A Tutorial Survey of Architectures, Algorithms, and Applications for Deep Learning

  • Li Deng

APSIPA Transactions on Signal and Information Processing |

In this invited paper, my overview material on the same topic as presented in the plenary overview session of APSIPA-2011 and the tutorial material presented in the same conference (Deng, 2011) are expanded and updated to include more recent developments in deep learning . The previous and the updated materials cover both theory and applications, and analyze its future directions. The goal of this tutorial survey is to introduce the emerging area of deep learning or hierarchical learning to the APSIPA community. Deep learning refers to a class of machine learning techniques, developed largely since 2006, where many stages of nonlinear information processing in hierarchical architectures are exploited for pattern classification and for feature learning. In the more recent literature, it is also connected to representation learning, which involves a hierarchy of features or concepts where higher-level concepts are defined from lower-level ones and where the same lower-level concepts help to define higher-level ones.

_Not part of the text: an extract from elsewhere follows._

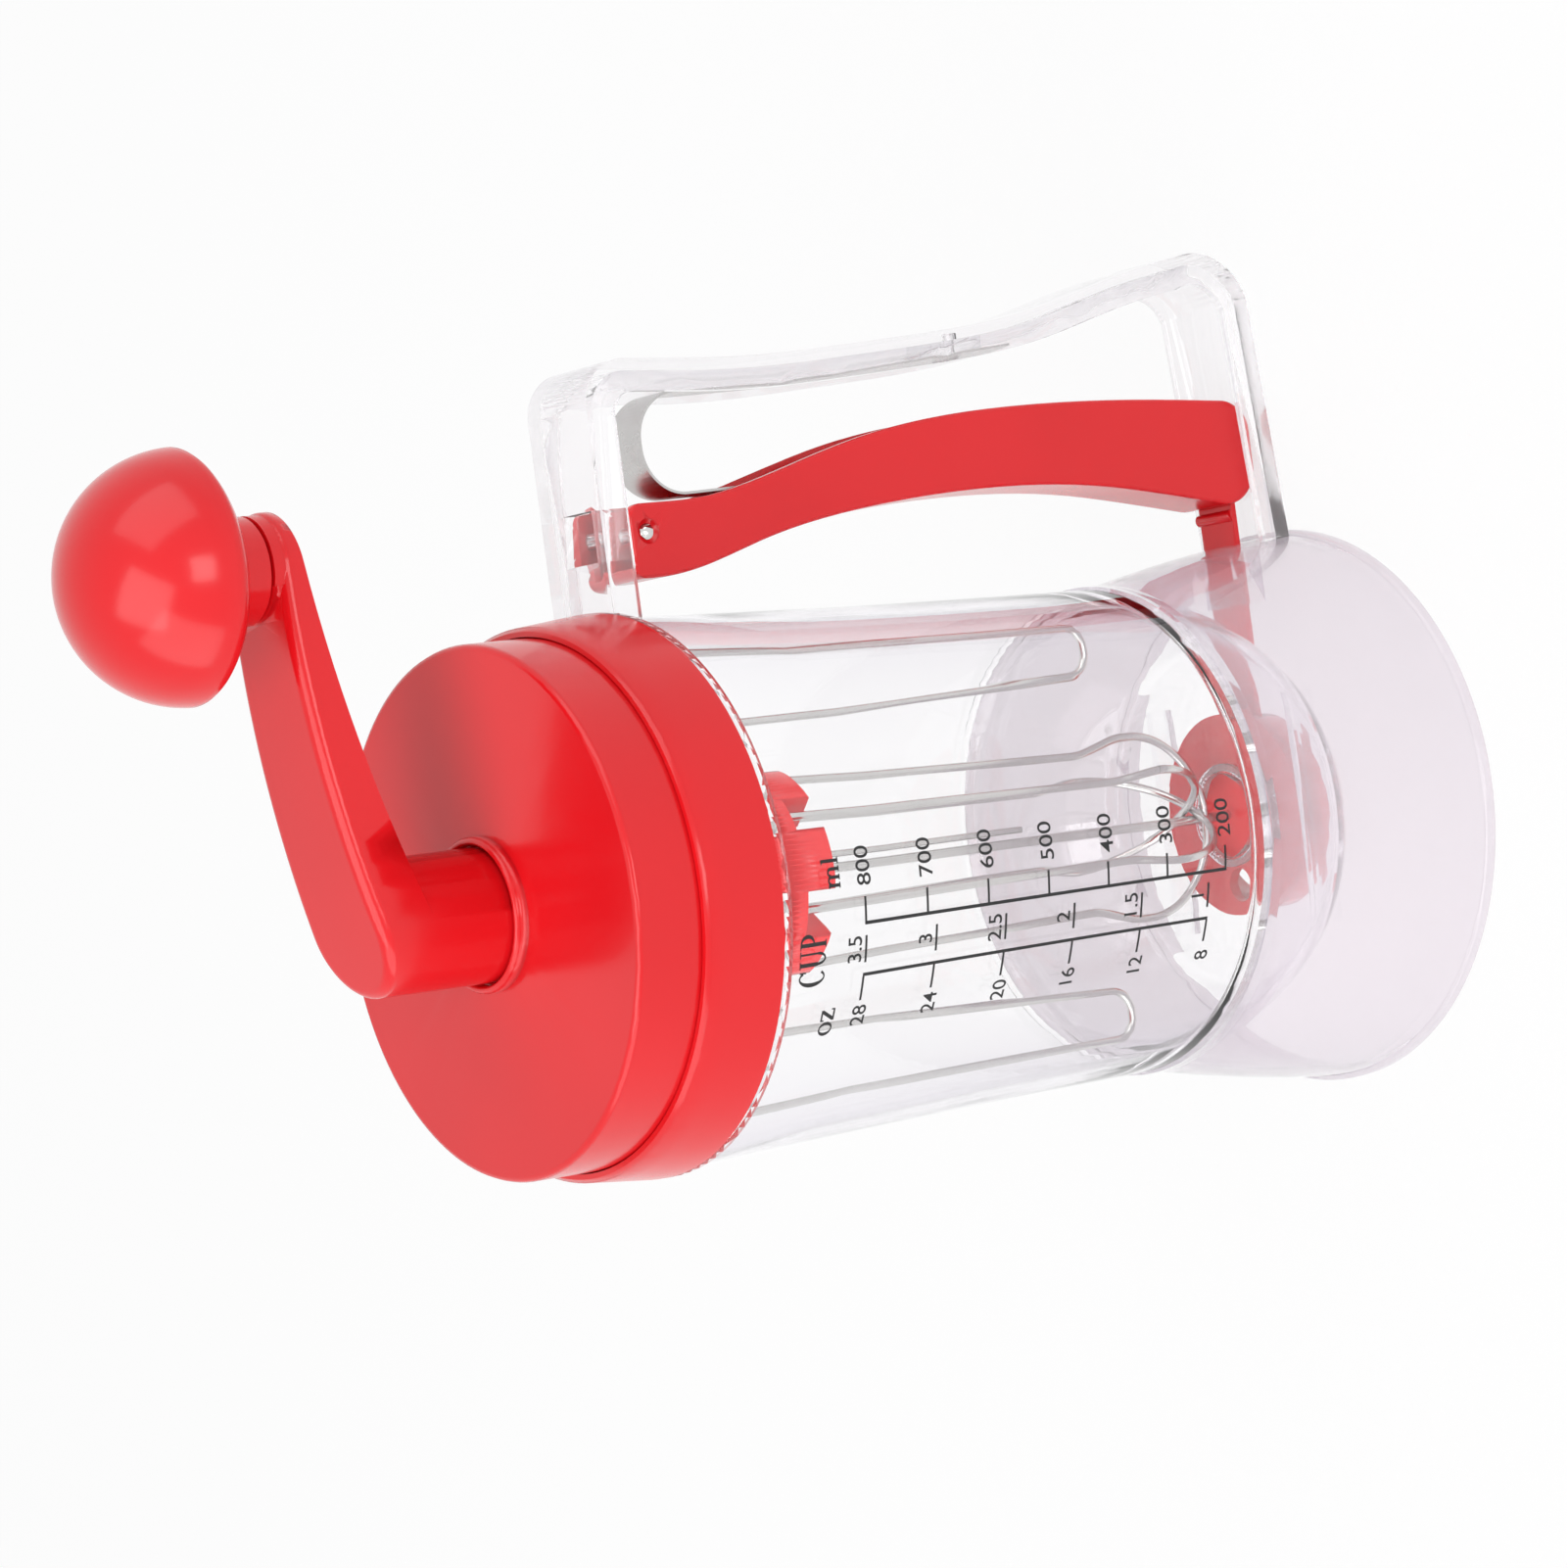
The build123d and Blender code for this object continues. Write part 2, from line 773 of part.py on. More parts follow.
def drive_shaft():
    """Steel shaft from the crank down to the whisk."""
    return double_flat(shaft_bottom_z, shaft_top_z).solid()


def arm_side():
    """The arm seen from the side: it rises from the hub and levels out at the knob."""
    back = -hub_r - arm_back
    far = crank_reach + arm_end_r + arm_back
    root_low = hub_top_z - arm_root_drop
    root_high = hub_top_z + arm_root_rise
    end_low = boss_top_z - arm_end_drop
    end_high = boss_top_z - arm_end_top
    under = ThreePointArc((back, root_low), (arm_mid_x, boss_top_z - arm_mid_drop), (far, end_low))
    over = ThreePointArc((back, root_high), (arm_crest_x, boss_top_z - arm_crest_drop), (far, end_high))
    ends = Line((far, end_low), (far, end_high)) + Line((back, root_high), (back, root_low))
    return make_face(under + over + ends)


def arm_plan():
    """The arm seen from above: two round ends joined by their tangents."""
    lean = math.acos((hub_r - arm_end_r) / crank_reach)
    hub_x, hub_y = hub_r * math.cos(lean), hub_r * math.sin(lean)
    end_x = crank_reach + arm_end_r * math.cos(lean)
    end_y = arm_end_r * math.sin(lean)
    path = Line((hub_x, hub_y), (end_x, end_y))
    path += ThreePointArc((end_x, end_y), (crank_reach + arm_end_r, 0), (end_x, -end_y))
    path += Line((end_x, -end_y), (hub_x, -hub_y))
    path += ThreePointArc((hub_x, -hub_y), (-hub_r, 0), (hub_x, hub_y))
    return make_face(path)


def crank_arm():
    """Red crank: hub, rising arm and the boss under the knob."""
    plan = Pos(0, 0, hub_bottom_z) * extrude(arm_plan(), boss_top_z - hub_bottom_z)
    arm = (plan & side_slab(arm_side(), hub_r + arm_back)).solid()
    crown = arm.faces().sort_by(lambda face: face.normal_at(face.center()).Z)[-1]
    arm = fillet(crown.edges(), arm_fillet)
    arm += disc(hub_r, hub_bottom_z, hub_top_z)
    arm += disc(arm_end_r - boss_step, boss_top_z - boss_height, boss_top_z, crank_reach)
    arm -= double_flat(hub_bottom_z - 1, shaft_top_z)
    arm -= disc(spindle_r, spindle_bottom_z, boss_top_z + 1, crank_reach)
    return arm.solid()


def knob_spindle():
    """Steel spindle that the knob turns on, with its head inside the knob."""
    spindle = disc(spindle_r, spindle_bottom_z, spindle_top_z + spindle_head, crank_reach)
    return spindle + disc(spindle_head_r, spindle_top_z, spindle_top_z + spindle_head, crank_reach)


def knob():
    """Red domed knob, hollow round the spindle's head."""
    bottom = boss_top_z + knob_gap
    top = knob_rim_z + knob_height
    neck = knob_neck_r + 1.6
    edges = Polyline(
        (0, knob_rim_z),
        (0, bottom),
        (knob_neck_r - 0.5, bottom),
        (knob_neck_r, bottom + 0.5),
        (knob_neck_r, knob_flare_z - 2.0),
        (neck, knob_flare_z - 1.2),
        (neck, knob_flare_z),
    )
    edges += ThreePointArc(
        (neck, knob_flare_z),
        ((neck + knob_r) / 2 + 2.2, knob_rim_z - 3.2),
        (knob_r - 0.5, knob_rim_z - 0.8),
    )
    edges += Polyline((knob_r - 0.5, knob_rim_z - 0.8), (knob_r, knob_rim_z), (0, knob_rim_z))
    dome = Pos(crank_reach, 0, top - knob_ball_r) * Sphere(knob_ball_r)
    body = Pos(crank_reach, 0, 0) * turned_edges(edges)
    body += dome & disc(knob_r + 1, knob_rim_z, top + 1, crank_reach)
    body -= disc(spindle_r + spindle_fit, bottom - 1, spindle_top_z, crank_reach)
    head_top = spindle_top_z + spindle_head + knob_gap
    body -= disc(spindle_head_r + spindle_fit, spindle_top_z - knob_gap, head_top, crank_reach)
    return body.solid()


# ---------------------------------------------------------------- gears
def involute(angle):
    """The involute function."""
    return math.tan(angle) - angle


def gear_face(teeth, root_r, tip_r, fill):
    """A spur gear's outline with one tooth on +X; fill is the tooth's share of its pitch."""
    pitch_r = gear_module * teeth / 2
    base_r = pitch_r * math.cos(pressure_angle)
    start_r = max(root_r, base_r)
    steps = 3
    flank = [start_r + (tip_r - start_r) * step / steps for step in range(steps + 1)]

    def half_angle(radius):
        bend = involute(pressure_angle) - involute(math.acos(min(1.0, base_r / radius)))
        return math.pi / teeth * fill + bend

    points = []
    for tooth in range(teeth):
        middle = 2 * math.pi * tooth / teeth
        rising = [(root_r, -half_angle(start_r))] + [(r, -half_angle(r)) for r in flank]
        for radius, angle in rising + [(r, -a) for r, a in reversed(rising)]:
            points.append((radius * math.cos(middle + angle), radius * math.sin(middle + angle)))
    unique = [p for i, p in enumerate(points) if math.dist(p, points[i - 1]) > 0.01]
    return make_face(Polyline(*unique, close=True))


def outer_gear(teeth):
    """A spur gear between the gears' two heights, centred on Z."""
    pitch_r = gear_module * teeth / 2
    fill = 0.5 - gear_backlash / 2
    face = gear_face(teeth, pitch_r - gear_dedendum, pitch_r + gear_addendum, fill)
    return Pos(0, 0, gear_bottom_z) * extrude(face, gear_height)


def planet_places():
    """The centres of the planet gears."""
    turns = [2 * math.pi * k / planet_count for k in range(planet_count)]
    return [(planet_circle_r * math.cos(t), planet_circle_r * math.sin(t)) for t in turns]


def sun_gear():
    """Gear on the crank's shaft."""
    return (outer_gear(sun_teeth) - double_flat(gear_bottom_z - 1, gear_top_z + 1)).solid()


def planet_gear(number):
    """One idle gear between the sun gear and the ring gear."""
    gear = outer_gear(planet_teeth) - disc(planet_pin_r + shaft_fit, gear_bottom_z - 1, gear_top_z + 1)
    x, y = planet_places()[number]
    turn = 360 * number / planet_count + 180 / planet_teeth
    return (Pos(x, y, 0) * Rot(0, 0, turn) * gear).solid()


def planet_pins():
    """Steel headed pins that the planet gears turn on."""
    pins = []
    for x, y in planet_places():
        head_z = gear_bottom_z - clip_gap - planet_head
        pin = disc(planet_pin_r, head_z, cap_under_z + cap_plate * 0.5, x, y)
        pin += disc(planet_head_r, head_z, head_z + planet_head, x, y)
        pins.append(pin.solid())
    return Compound(children=pins)


def ring_gear():
    """Toothed drum that turns the outer beaters, with its long hub on the shaft."""
    rim_r = ring_root_r + ring_rim
    body = disc(rim_r, ring_floor_top_z - ring_floor, gear_top_z + ring_top_gap)
    fill = 0.5 + gear_backlash / 2
    face = gear_face(ring_teeth, ring_pitch_r - gear_addendum, ring_root_r, fill)
    cut = Pos(0, 0, ring_floor_top_z) * Rot(0, 0, 180 / ring_teeth) * extrude(face, 20)
    body -= cut
    body += disc(ring_hub_r, plate_top_z, ring_floor_top_z)
    body -= disc(shaft_r + shaft_fit, plate_top_z - 1, ring_floor_top_z + 1)
    body -= plate_screw_shapes()
    return body.solid()


# ---------------------------------------------------------------- outer beaters
def plate_screw_shapes():
    """The screws that hold the beater plate on the ring gear's hub, as one shape."""
    screws = Part()
    for place in PolarLocations(plate_screw_circle, 3, start_angle=60):
        x, y = place.position.X, place.position.Y
        screws += disc(plate_screw_r, plate_bottom_z, plate_bottom_z + plate_screw_length, x, y)
        screws += disc(plate_screw_head_r, plate_bottom_z, plate_bottom_z + plate_screw_head, x, y)
    return screws


def plate_screws():
    """Three screws of the beater plate."""
    return Compound(children=plate_screw_shapes().solids())


def beater_plate():
    """Red disc under the lid that carries the two outer beaters."""
    body = turned([
        (shaft_r + shaft_fit, plate_bottom_z),
        (plate_r - 0.6, plate_bottom_z),
        (plate_r, plate_bottom_z + 0.6),
        (plate_r, plate_top_z - 0.8),
        (plate_r - 0.6, plate_top_z),
        (plate_rim_r, plate_top_z),
        (plate_rim_r - 2.0, plate_top_z - 0.9),
        (ring_hub_r + 3, plate_top_z - 0.9),
        (ring_hub_r + 1, plate_top_z),
        (shaft_r + shaft_fit, plate_top_z),
    ])
    body -= plate_screw_shapes()
    for turn in (0, 180):
        body -= Rot(0, 0, turn) * beater_wire()
    return body.solid()


def wire(points, radii, wire_r):
    """A round wire along a bent path drawn in X and Z."""
    path = Plane.XZ * FilletPolyline(*points, radius=radii)
    profile = Plane(origin=path @ 0, z_dir=path % 0) * Circle(wire_r)
    return sweep(profile, path)


def beater_wire():
    """One hairpin-shaped outer beater."""
    top = plate_bottom_z + socket_depth
    points = [
        (beater_outer_top, top),
        (beater_outer_bottom, beater_bottom_z),
        (beater_inner_bottom, beater_bottom_z),
        (beater_inner_top, top),
    ]
    return wire(points, (beater_bend_r, beater_bend_r), beater_wire_r)


def outer_beater(turn):
    """An outer beater at its place round the axis."""
    return (Rot(0, 0, turn) * beater_wire()).solid()


def shaft_clip():
    """Clip on the shaft that holds the beater plate up."""
    top = plate_bottom_z - clip_gap
    body = tube(clip_r, shaft_r, top - clip_thick, top)
    body -= block(0, clip_r + 1, -shaft_r * 0.7, shaft_r * 0.7, top - clip_thick, top)
    return (body - double_flat(top - clip_thick - 1, top + 1)).solid()


# ---------------------------------------------------------------- whisk
def whisk_loop(number):
    """One wire loop of the balloon whisk."""
    top = holder_bottom_z + holder_thick * 0.7
    low = whisk_bottom_z + whisk_stack * number + whisk_wire_r
    bulb = whisk_bulb_r
    knee = bulb * math.tan(math.radians(22.5))
    half = [
        (whisk_top_r, top),
        (whisk_neck_r, whisk_neck_z),
        (bulb, whisk_bulb_z + 5),
        (bulb, low + bulb - knee),
        (knee, low),
    ]
    points = half + [(-x, z) for x, z in reversed(half)]
    radii = (14, 14, bulb - 1.4, bulb - 1.4)
    loop = wire(points, radii + tuple(reversed(radii)), whisk_wire_r)
    return (Rot(0, 0, 180 * number / whisk_loops) * Pos(0, -whisk_offset, 0) * loop).solid()


def wire_angles():
    """The directions in which the whisk's wires meet the holder, in order."""
    angles = []
    tilt = math.degrees(math.atan2(-whisk_offset, whisk_top_r))
    for number in range(whisk_loops):
        turn = 180 * number / whisk_loops
        angles += [(turn + tilt) % 360, (turn + 180 - tilt) % 360]
    return sorted(angles)


def whisk_holder():
    """Red holder on the shaft's end, with lumps between the wires."""
    top = holder_bottom_z + holder_thick
    body = disc(holder_r, holder_bottom_z, top) + disc(holder_hub_r, top, top + holder_hub)
    angles = wire_angles()
    for here, there in zip(angles, angles[1:] + [angles[0] + 360]):
        lump = tube(holder_r, lump_inner_r, holder_bottom_z - lump_height, holder_bottom_z)
        wedge = Polyline(
            (0, 0),
            (40, 40 * math.tan(math.radians(lump_angle))),
            (40, -40 * math.tan(math.radians(lump_angle))),
            close=True,
        )
        sector = Pos(0, 0, holder_bottom_z - lump_height) * extrude(make_face(wedge), lump_height)
        body += Rot(0, 0, (here + there) / 2) * (lump & sector)
    body -= double_flat(shaft_bottom_z, top + holder_hub + 1)
    for number in range(whisk_loops):
        body -= whisk_loop(number)
    body -= disc(stem_r, holder_bottom_z - 1, shaft_bottom_z)
    body -= disc(rod_r, holder_bottom_z - 1, holder_bottom_z + holder_thick * 0.5, rod_x)
    return body.solid()


def whisk_stem():
    """Straight wire down the middle of the whisk, into the outlet."""
    return disc(stem_r, stem_bottom_z, shaft_bottom_z)


def short_rod():
    """Thin straight wire beside the stem."""
    return disc(rod_r, rod_bottom_z, holder_bottom_z + holder_thick * 0.5, rod_x)


def parts():
    """Every piece under the name of its node."""
    pieces = {
        "cup": cup(),
        "skirt_base": skirt_base(),
        "strap_bracket": strap_bracket(),
        "guide_rails": guide_rails(),
        "outlet_seal": outlet_seal(),
        "handle": handle(),
        "trigger_pin": trigger_pin(),
        "leaf_spring": leaf_spring(),
        "spring_rivet": rivet_shape().solid(),
        "trigger": trigger(),
        "slide_valve": slide_valve(),
        "lid_cap": lid_cap(),
        "lid_ring": lid_ring(),
        "lid_seal": lid_seal(),
        "shaft_bush": shaft_bush(),
        "planet_pins": planet_pins(),
        "crank_arm": crank_arm(),
        "drive_shaft": drive_shaft(),
        "sun_gear": sun_gear(),
        "shaft_clip": shaft_clip(),
        "knob_spindle": knob_spindle(),
        "whisk_holder": whisk_holder(),
        "whisk_stem": whisk_stem(),
        "short_rod": short_rod(),
        "knob": knob(),
        "ring_gear": ring_gear(),
        "beater_plate": beater_plate(),
        "plate_screws": plate_screws(),
        "outer_beater_a": outer_beater(0),
        "outer_beater_b": outer_beater(180),
    }
    for number in range(planet_count):
        pieces[f"planet_gear_{number + 1}"] = planet_gear(number)
    for number in range(whisk_loops):
        pieces[f"whisk_loop_{number + 1}"] = whisk_loop(number)
    return pieces


os.makedirs("parts", exist_ok=True)
for name, piece in parts().items():
    export_step(piece, f"parts/{name}.step")
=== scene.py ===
import json
import math
import bmesh
import bpy
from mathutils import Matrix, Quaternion, Vector


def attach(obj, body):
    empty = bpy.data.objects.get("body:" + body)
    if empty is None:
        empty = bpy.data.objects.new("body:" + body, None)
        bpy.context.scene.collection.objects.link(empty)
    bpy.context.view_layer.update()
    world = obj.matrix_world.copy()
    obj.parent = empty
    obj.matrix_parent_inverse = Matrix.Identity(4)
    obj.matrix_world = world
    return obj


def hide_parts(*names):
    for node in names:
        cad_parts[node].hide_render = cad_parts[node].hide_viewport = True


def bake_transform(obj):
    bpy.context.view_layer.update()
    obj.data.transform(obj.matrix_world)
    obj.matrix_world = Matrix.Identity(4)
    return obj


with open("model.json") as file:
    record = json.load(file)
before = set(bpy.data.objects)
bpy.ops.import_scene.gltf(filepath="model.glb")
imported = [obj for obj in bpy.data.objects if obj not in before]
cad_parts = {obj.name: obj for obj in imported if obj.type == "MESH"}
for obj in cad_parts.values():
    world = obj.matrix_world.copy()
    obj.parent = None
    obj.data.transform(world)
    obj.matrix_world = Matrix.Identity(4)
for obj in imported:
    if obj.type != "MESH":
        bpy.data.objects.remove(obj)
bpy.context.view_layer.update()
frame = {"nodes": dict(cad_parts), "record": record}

MM = 0.001

# ---- clear cup: outside radius and height of three rings of its hollow-curved wall, in millimetres ----
WALL_RINGS = ((51.3, 165.2), (49.2, 118.0), (47.4, 52.6))

# ---- pieces, in metres and degrees ----
WELD_DISTANCE = 0.001 * MM
AIR_FILM = 0.03 * MM
CUP_NEIGHBOURS = ("skirt_base", "handle", "guide_rails", "strap_bracket", "outlet_seal", "spring_rivet")
SMOOTH_ANGLE = 32
SPRING_SMOOTH_ANGLE = 25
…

In this tutorial survey, a brief history of deep learning research is discussed first. Then, a classificatory scheme is developed to analyze and summarize major work reported in the recent deep learning literature. Using this scheme, I provide a taxonomy-oriented survey on the existing deep architectures and algorithms in the literature, and categorize them into three classes: generative, discriminative, and hybrid. Three representative deep architectures— deep auto-encoders, deep stacking networks with their generalization to the temporal domain (recurrent networks), and deep neural networks (pre-trained with deep belief networks) — one in each of the three classes, are presented in more detail. Next, selected applications of deep learning are reviewed in broad areas of signal and information processing including audio/speech, image/vision, multimodality, language modeling, natural language processing, and information retrieval. Finally, future directions of deep learning are discussed and analyze.